An SLA can also include other commitments, such as response time and repair time. Because an SLA is a business contract, it is useful to know the key indicators for a specific user's industry. In the area of business process, key performance indicators (KPIs) are used. KPIs are like service level indicators (SLIs), but the focus of a KPI is more on measurement that helps you understand how your organization or department is performing.

Measure your service level objectives IBM Cloud service level objectives

High availability (HA) is mainly about keeping the service available to your customers when ordinary activities are performed on the system like deploying updates, rebooting virtual machines, applying security patches to host operating systems, and so on. High availability within a single cloud multizone region (MZR) can be achieved by eliminating single points of failure.

HA usually doesn’t deal with major unplanned or planned issues, such as complete site loss because of major power outages, earthquakes, severe hardware failures, full site connectivity loss, and so on. In such cases, if the service must meet strict service level objectives (SLOs), you should make the whole application stack (infrastructure, services, and application components) redundant by deploying it in at least two different cloud regions. This is typically defined as a disaster recovery (DR) architecture.

Disaster recovery

The approach to defining your Disaster Recovery strategy needs to be systematic and start with the business application you're providing on the cloud, and the set of resources that are used to build it (for example, Kubernetes apps, virtual machines, cloud services, and so on).

While a holistic approach might be wanted, the reality is that each business application is independent, with its own recovery time objectives (RTOs) and recovery point objectives (RPOs), which for many customers is expressed as different classes of service.

Because each business application has a unique set of composite resources, each one needs to be reviewed to make sure that the strategy and requirements for DR for that resource are understood, documented, and implemented before going to production. To build the framework to drive that analysis and work, a set of profiles with common sets of resources for continuous availability and advanced recovery applications is described in Designing an architecture for your application resiliency objectives.

There are many options to implement DR solutions. For the sake of simplicity, they can be grouped into four major categories:

  • Active/passive: Active/passive options are based on keeping the full application stack active in one location, while another application stack is deployed in a different location but kept idle or shut down. In the case of prolonged unavailability of the primary site, the application stack is activated in the backup site. Often that requires restoration of backups that are taken in the primary site. This approach is not recommended when losing data can be a problem, for example, when the RPO is less than a few hours or when the availability of the service is critical and the RTO is less than a few hours.

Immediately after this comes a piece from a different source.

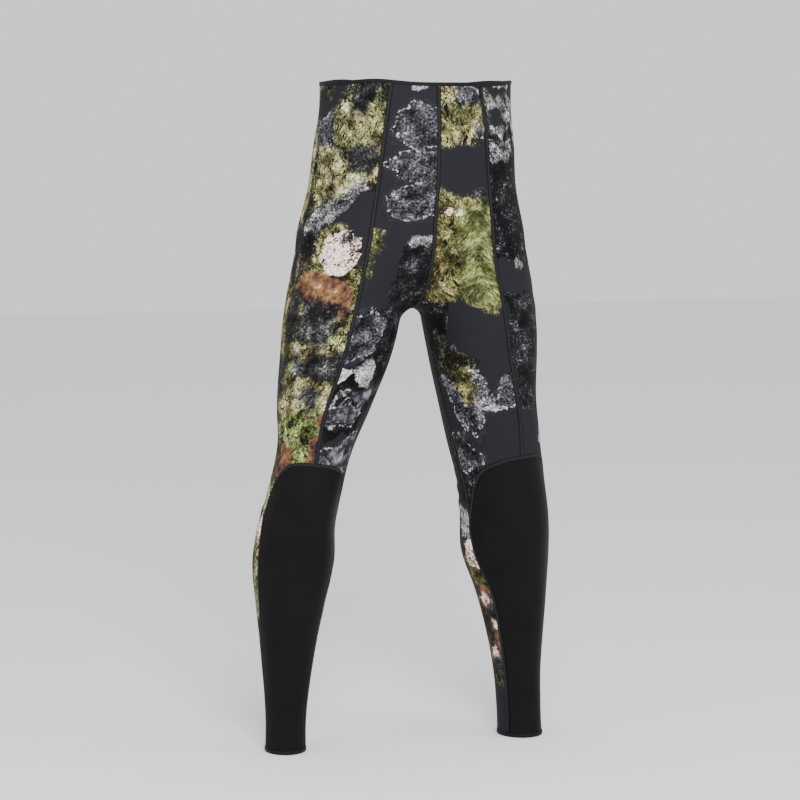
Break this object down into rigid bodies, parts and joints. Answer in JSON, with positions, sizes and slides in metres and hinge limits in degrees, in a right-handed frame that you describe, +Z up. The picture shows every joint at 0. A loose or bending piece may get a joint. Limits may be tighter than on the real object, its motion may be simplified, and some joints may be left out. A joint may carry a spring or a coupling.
{
  "type": "neoprene trousers",
  "caption": "High-waisted close-fitting neoprene trousers with a rock and moss print and smooth black knee and shin panels, bending at the hips and knees.",
  "frame": {"origin": "middle of the waist opening, level with its top edge", "axes": "+Z up out of the waist, -Y to the front, -X to the wearer's right leg"},
  "size_m": [0.491, 0.2631, 1.05],
  "materials": {
    "printed_neoprene": "matt printed knit over foam",
    "smooth_neoprene": "satin, finely textured",
    "black_thread": "flat stitched",
    "sealing_tape": "satin",
    "edge_binding": "matt knit"
  },
  "bodies": {
    "trunk": {"centre_back_stitching": "black_thread", "centre_front_stitching": "black_thread", "left_back_panel": "printed_neoprene", "left_front_panel": "printed_neoprene", "left_hip_back_seam_stitching": "black_thread", "left_hip_back_seam_tape": "sealing_tape", "left_hip_front_seam_stitching": "black_thread", "left_hip_front_seam_tape": "sealing_tape", "left_side_panel": "printed_neoprene", "right_back_panel": "printed_neoprene", "right_front_panel": "printed_neoprene", "right_hip_back_seam_stitching": "black_thread", "right_hip_back_seam_tape": "sealing_tape", "right_hip_front_seam_stitching": "black_thread", "right_hip_front_seam_tape": "sealing_tape", "right_side_panel": "printed_neoprene", "waist_binding": "edge_binding"},
    "right_thigh": {"right_inseam_stitching": "black_thread", "right_knee_back": "printed_neoprene", "right_knee_panel": "smooth_neoprene", "right_thigh_back": "printed_neoprene", "right_thigh_back_seam_stitching": "black_thread", "right_thigh_back_seam_tape": "sealing_tape", "right_thigh_front": "printed_neoprene", "right_thigh_front_seam_stitching": "black_thread", "right_thigh_front_seam_tape": "sealing_tape", "right_thigh_side": "printed_neoprene"},
    "left_thigh": {"left_inseam_stitching": "black_thread", "left_knee_back": "printed_neoprene", "left_knee_panel": "smooth_neoprene", "left_thigh_back": "printed_neoprene", "left_thigh_back_seam_stitching": "black_thread", "left_thigh_back_seam_tape": "sealing_tape", "left_thigh_front": "printed_neoprene", "left_thigh_front_seam_stitching": "black_thread", "left_thigh_front_seam_tape": "sealing_tape", "left_thigh_side": "printed_neoprene"},
    "right_shin": {"right_ankle_binding": "edge_binding", "right_calf_panel": "printed_neoprene", "right_shin_inner_seam_stitching": "black_thread", "right_shin_inner_seam_tape": "sealing_tape", "right_shin_outer_seam_stitching": "black_thread", "right_shin_outer_seam_tape": "sealing_tape", "right_shin_panel": "smooth_neoprene"},
    "left_shin": {"left_ankle_binding": "edge_binding", "left_calf_panel": "printed_neoprene", "left_shin_inner_seam_stitching": "black_thread", "left_shin_inner_seam_tape": "sealing_tape", "left_shin_outer_seam_stitching": "black_thread", "left_shin_outer_seam_tape": "sealing_tape", "left_shin_panel": "smooth_neoprene"}
  },
  "joints": [
    {"name": "right_hip", "type": "hinge", "parent": "trunk", "child": "right_thigh", "pos_m": [-0.116, 0.01, -0.34], "axis": [-1, 0, 0], "range_deg": [-15, 60], "stiffness_Nm_per_rad": 5, "deforming": ["right_back_panel", "right_front_panel", "right_hip_back_seam_stitching", "right_hip_back_seam_tape", "right_hip_front_seam_stitching", "right_hip_front_seam_tape", "right_side_panel", "right_inseam_stitching", "right_knee_back", "right_knee_panel", "right_thigh_back", "right_thigh_back_seam_stitching", "right_thigh_back_seam_tape", "right_thigh_front", "right_thigh_front_seam_stitching", "right_thigh_front_seam_tape", "right_thigh_side"]},
    {"name": "left_hip", "type": "hinge", "parent": "trunk", "child": "left_thigh", "pos_m": [0.119, 0.01, -0.34], "axis": [-1, 0, 0], "range_deg": [-15, 60], "stiffness_Nm_per_rad": 5, "deforming": ["left_back_panel", "left_front_panel", "left_hip_back_seam_stitching", "left_hip_back_seam_tape", "left_hip_front_seam_stitching", "left_hip_front_seam_tape", "left_side_panel", "left_inseam_stitching", "left_knee_back", "left_knee_panel", "left_thigh_back", "left_thigh_back_seam_stitching", "left_thigh_back_seam_tape", "left_thigh_front", "left_thigh_front_seam_stitching", "left_thigh_front_seam_tape", "left_thigh_side"]},
    {"name": "right_knee", "type": "hinge", "parent": "right_thigh", "child": "right_shin", "pos_m": [-0.174, 0.05, -0.667], "axis": [1, 0, 0], "range_deg": [0, 90], "stiffness_Nm_per_rad": 3, "deforming": ["right_calf_panel", "right_shin_inner_seam_stitching", "right_shin_inner_seam_tape", "right_shin_outer_seam_stitching", "right_shin_outer_seam_tape", "right_shin_panel"]},
    {"name": "left_knee", "type": "hinge", "parent": "left_thigh", "child": "left_shin", "pos_m": [0.167, 0.05, -0.667], "axis": [1, 0, 0], "range_deg": [0, 90], "stiffness_Nm_per_rad": 3, "deforming": ["left_calf_panel", "left_shin_inner_seam_stitching", "left_shin_inner_seam_tape", "left_shin_outer_seam_stitching", "left_shin_outer_seam_tape", "left_shin_panel"]}
  ]
}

  • Active/standby: In the active/standby case, the full application stack is active in both the primary and backup location. However, user's transactions are served by the primary site only. The backup site takes care of keeping a replica of the status of the main location though data replication, such as database replication or disk replication. In cases of prolonged unavailability of the primary site, all client transactions are routed to the backup site. This approach provides good RPO and RTO, generally measured in minutes; however, it is significantly more expensive than the active/passive options. This is because there is a double deployment and resources are wasted because the standby assets aren't used to improve scalability and throughput.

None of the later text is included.